Tra un paio di mesi scadrà “Quota 102”, lo scivolo che permette di lasciare il lavoro con 64 anni di età e 38 di contributi. Poi dal primo gennaio del prossimo anno, se nulla accadrà nel frattempo, si tornerà alle ordinarie regole della legge Fornero, con il pensionamento a 67 anni. Il ministro Calderone, non appena giurato nelle mani del presidente della Repubblica Sergio Mattarella, ha già detto come intende procedere: «Con un rinnovato dialogo sociale». Sulle pensioni, insomma, farà molto probabilmente ripartire il tavolo di confronto con i sindacati voluto dal governo Draghi e che si era interrotto con lo scoppio della guerra in Ucraina. Così ieri sarebbe rimasta sorpresa, per il fatto che uno studio tecnico della Fondazione dei consulenti del lavoro, con un ipotesi di pensionamento a 60 anni con 35 di contributi, sia stata indicata come una proposta politica. Cosa che invece non è.

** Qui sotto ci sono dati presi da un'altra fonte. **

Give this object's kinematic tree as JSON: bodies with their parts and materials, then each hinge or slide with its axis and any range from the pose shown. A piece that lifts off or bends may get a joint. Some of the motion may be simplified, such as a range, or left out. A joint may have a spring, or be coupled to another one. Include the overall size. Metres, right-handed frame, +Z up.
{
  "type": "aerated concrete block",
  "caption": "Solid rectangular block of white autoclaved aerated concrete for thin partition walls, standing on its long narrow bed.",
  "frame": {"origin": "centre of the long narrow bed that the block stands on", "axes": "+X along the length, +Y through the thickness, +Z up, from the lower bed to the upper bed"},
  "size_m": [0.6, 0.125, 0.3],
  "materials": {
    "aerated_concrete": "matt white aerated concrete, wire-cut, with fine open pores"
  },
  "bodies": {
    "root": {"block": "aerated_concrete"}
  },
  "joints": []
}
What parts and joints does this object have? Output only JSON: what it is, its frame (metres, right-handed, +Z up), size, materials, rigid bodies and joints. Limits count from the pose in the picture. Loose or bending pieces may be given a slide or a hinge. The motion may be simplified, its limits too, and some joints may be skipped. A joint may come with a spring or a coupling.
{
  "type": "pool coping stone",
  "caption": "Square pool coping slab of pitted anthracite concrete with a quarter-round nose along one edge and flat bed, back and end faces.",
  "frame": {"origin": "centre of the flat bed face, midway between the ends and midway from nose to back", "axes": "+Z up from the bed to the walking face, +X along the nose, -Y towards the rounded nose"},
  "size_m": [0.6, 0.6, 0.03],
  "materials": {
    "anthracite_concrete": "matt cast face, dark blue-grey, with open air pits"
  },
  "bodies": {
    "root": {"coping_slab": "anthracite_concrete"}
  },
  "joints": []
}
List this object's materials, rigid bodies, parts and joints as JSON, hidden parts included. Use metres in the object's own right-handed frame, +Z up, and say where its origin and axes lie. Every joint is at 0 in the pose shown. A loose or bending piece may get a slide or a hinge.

Su un’ipotesi in particolare: una sorta di Quota 41 “ammorbidita”. Che poi si potrebbe anche tradurre come una Quota 102 bis.

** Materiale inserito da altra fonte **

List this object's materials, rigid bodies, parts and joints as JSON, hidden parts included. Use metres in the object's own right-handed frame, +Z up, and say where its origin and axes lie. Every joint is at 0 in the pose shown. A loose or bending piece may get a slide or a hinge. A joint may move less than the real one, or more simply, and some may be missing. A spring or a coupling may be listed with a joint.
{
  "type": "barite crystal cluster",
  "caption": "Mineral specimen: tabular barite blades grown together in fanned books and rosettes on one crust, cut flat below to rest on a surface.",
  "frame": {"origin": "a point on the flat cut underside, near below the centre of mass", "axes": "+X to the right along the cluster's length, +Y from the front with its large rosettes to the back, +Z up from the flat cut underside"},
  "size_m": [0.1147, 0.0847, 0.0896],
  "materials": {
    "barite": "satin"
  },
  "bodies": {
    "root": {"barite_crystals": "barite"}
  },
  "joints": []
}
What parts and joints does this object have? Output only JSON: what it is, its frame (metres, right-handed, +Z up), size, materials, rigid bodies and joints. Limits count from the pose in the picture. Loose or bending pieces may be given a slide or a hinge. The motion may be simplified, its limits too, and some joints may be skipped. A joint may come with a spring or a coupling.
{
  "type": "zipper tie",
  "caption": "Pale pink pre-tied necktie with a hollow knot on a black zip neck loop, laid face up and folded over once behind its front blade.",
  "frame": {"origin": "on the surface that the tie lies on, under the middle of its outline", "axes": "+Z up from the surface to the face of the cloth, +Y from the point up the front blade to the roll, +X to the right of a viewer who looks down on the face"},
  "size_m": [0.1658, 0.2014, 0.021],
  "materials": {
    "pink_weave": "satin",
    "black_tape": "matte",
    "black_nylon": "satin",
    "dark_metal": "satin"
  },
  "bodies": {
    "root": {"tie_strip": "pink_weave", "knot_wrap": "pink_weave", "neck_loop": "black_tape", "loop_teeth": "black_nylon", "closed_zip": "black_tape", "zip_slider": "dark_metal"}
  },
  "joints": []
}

L’idea in pratica sarebbe questa: consentire, almeno per il prossimo anno, di lasciare il lavoro con 41 anni di contributi e 61 anni di età. Il costo stimato di questa soluzione sarebbe, nel primo anno, di 700 milioni di euro. Compatibile, insomma, con i conti pubblici e una manovra che quest’anno potrebbe non avere dei grandissimi margini per riforme profonde delle pensioni. Ma si tratta comunque, di un’ipotesi al momento “tecnica”, a fianco della quale ce ne sono anche altre, come la cosiddetta “Opzione Uomo”, ossia un meccanismo simile a quello già oggi previsto per le donne e che consente il pensionamento anticipato a 58 anni con 35 di contributi accettando il ricalcolo contributivo dell’assegno.